Yes, other industries will receive economic boosts through recognized holidays. I believe that an ice cream purchase will lead to other, usually ice cream related, purchases. For example, a customer purchasing ice cream at a restaurant or other food service establishment may choose to purchase other food items during their visit. Another example is that of a customer buying a carton of ice cream at a grocery store or other food retailer; while shopping for ice cream, they may make other purchases at that store.
In this generation, if it's not on facebook - we don't know about it. So, just because an industry designates it National Chocolate Day, unless the various forms of social media actively promote it there won't be enough attention to stir up an considerable amount of business.
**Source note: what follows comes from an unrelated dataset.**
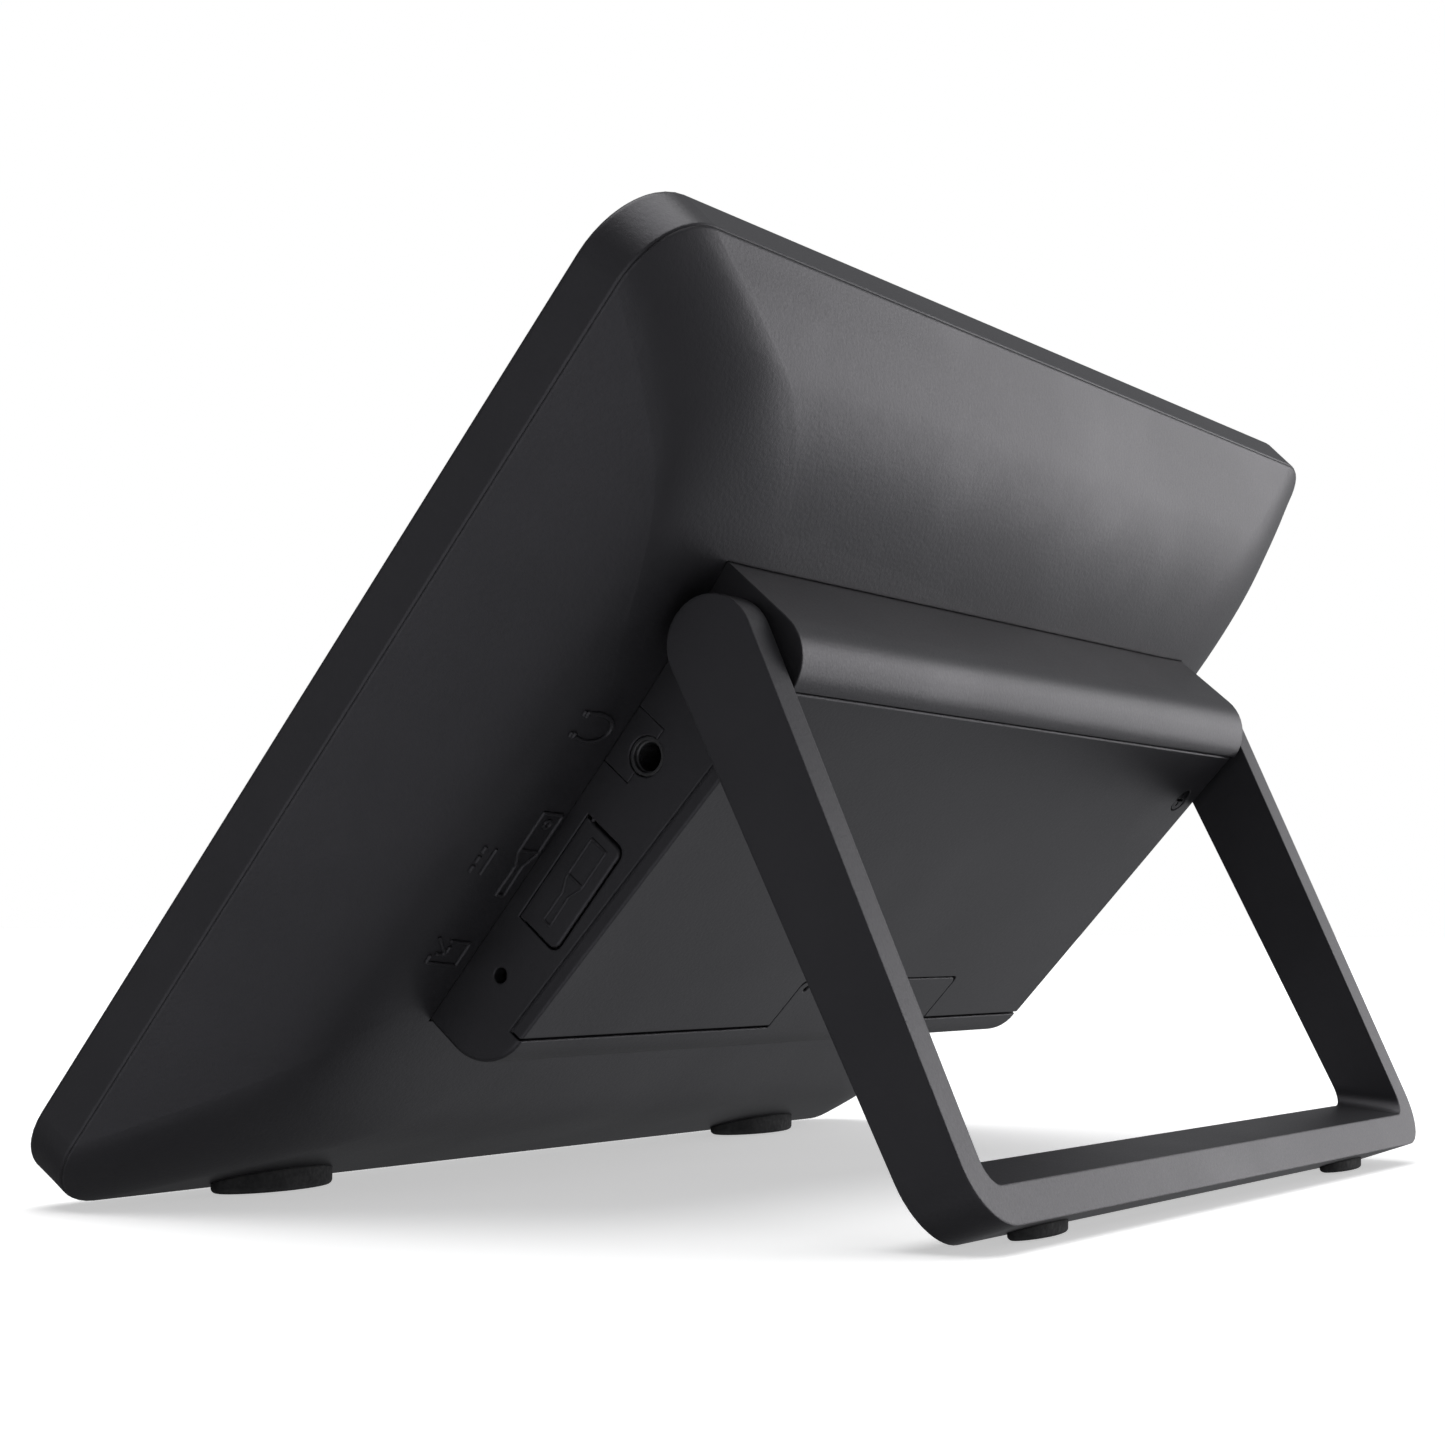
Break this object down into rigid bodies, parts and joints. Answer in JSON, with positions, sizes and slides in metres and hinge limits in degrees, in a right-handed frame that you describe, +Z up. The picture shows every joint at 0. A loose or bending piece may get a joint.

Even so, that doesn't mean people won't make their own chocolate at home instead of putting money into the economy.
I don't think that other industries would receive economic boosts through recognized holidays, nor should they. Having recognized holidays, like for example a national popcorn month devalues existing holidays like black history month, can we really put popcorn, ice cream, or any other industry on par with the sacrifices of the likes of Martin Luther King and our fore fathers, I think not.
People do not need a national ice cream month in order to enjoy this dessert, especially in the warm months of summer and spring. It is not clear what naming a month for anything, especially a food, actually does for that item, so it certainly will not mean that other industries will need this.